CVE Vulnerabilities

CVE-2018-1454

Cleartext Transmission of Sensitive Information

Published: Jun 05, 2018 | Modified: Aug 24, 2020
CVSS 3.x
5.9
MEDIUM
Source:
NVD
CVSS:3.0/AV:N/AC:H/PR:N/UI:N/S:U/C:H/I:N/A:N
CVSS 2.x
4.3 MEDIUM
AV:N/AC:M/Au:N/C:P/I:N/A:N
RedHat/V2
RedHat/V3
Ubuntu

IBM InfoSphere Information Server 11.3, 11.5, and 11.7 could allow a remote attacker to obtain sensitive information, caused by the failure to properly enable HTTP Strict Transport Security. An attacker could exploit this vulnerability to obtain sensitive information using man in the middle techniques. IBM X-Force ID: 140089.

Weakness

The product transmits sensitive or security-critical data in cleartext in a communication channel that can be sniffed by unauthorized actors.

Affected Software

Name Vendor Start Version End Version
Infosphere_information_server Ibm 11.3 11.3
Infosphere_information_server Ibm 11.5 11.5
Infosphere_information_server Ibm 11.7 11.7

Extended Description

Many communication channels can be “sniffed” (monitored) by adversaries during data transmission. For example, in networking, packets can traverse many intermediary nodes from the source to the destination, whether across the internet, an internal network, the cloud, etc. Some actors might have privileged access to a network interface or any link along the channel, such as a router, but they might not be authorized to collect the underlying data. As a result, network traffic could be sniffed by adversaries, spilling security-critical data.
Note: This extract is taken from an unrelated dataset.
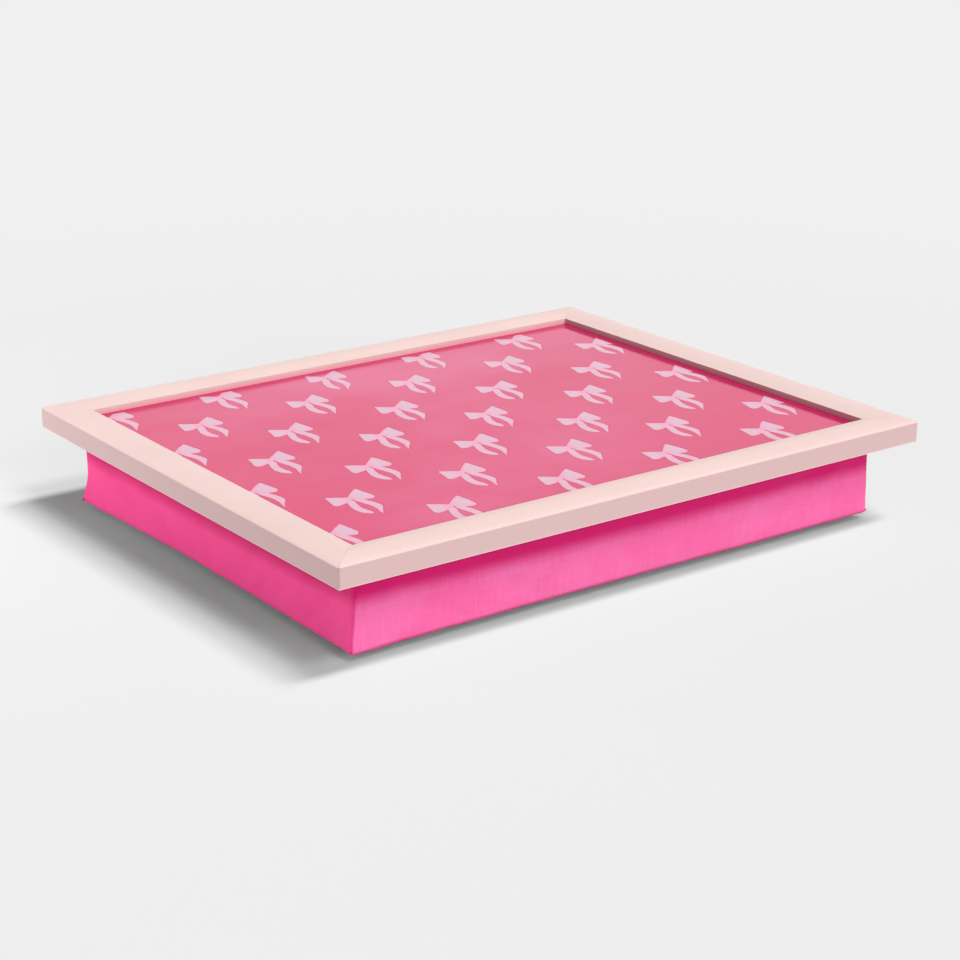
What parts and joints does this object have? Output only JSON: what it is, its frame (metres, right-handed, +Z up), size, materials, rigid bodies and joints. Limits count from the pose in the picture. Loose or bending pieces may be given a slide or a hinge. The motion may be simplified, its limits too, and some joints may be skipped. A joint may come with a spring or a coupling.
{
  "type": "lap tray with cushion",
  "caption": "Lap tray: a mitred wooden frame around a recessed printed board, on a bead-filled fabric cushion that is stapled underneath.",
  "frame": {"origin": "on the surface that the cushion rests on, under the centre of the tray", "axes": "+X along the long side, +Y from the front long rail to the back long rail, +Z up"},
  "size_m": [0.44, 0.36, 0.0705],
  "materials": {
    "frame_paint": "satin",
    "printed_sheet": "gloss",
    "board": "matte",
    "steel": "satin",
    "cover_fabric": "matte",
    "bag_liner": "matte",
    "bead_fill": "matte"
  },
  "bodies": {
    "root": {"frame_rail_front": "frame_paint", "frame_rail_back": "frame_paint", "frame_rail_left": "frame_paint", "frame_rail_right": "frame_paint", "corner_v_nails": "steel", "print_laminate": "printed_sheet", "tray_board": "board", "board_points": "steel", "cover_wall_front": "cover_fabric", "cover_wall_back": "cover_fabric", "cover_wall_left": "cover_fabric", "cover_wall_right": "cover_fabric", "cover_base": "cover_fabric", "cover_staples": "steel", "bead_bag": "bag_liner", "bead_filling": "bead_fill"}
  },
  "joints": []
}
Applicable communication channels are not limited to software products. Applicable channels include hardware-specific technologies such as internal hardware networks and external debug channels, supporting remote JTAG debugging. When mitigations are not applied to combat adversaries within the product’s threat model, this weakness significantly lowers the difficulty of exploitation by such adversaries. When full communications are recorded or logged, such as with a packet dump, an adversary could attempt to obtain the dump long after the transmission has occurred and try to “sniff” the cleartext from the recorded communications in the dump itself.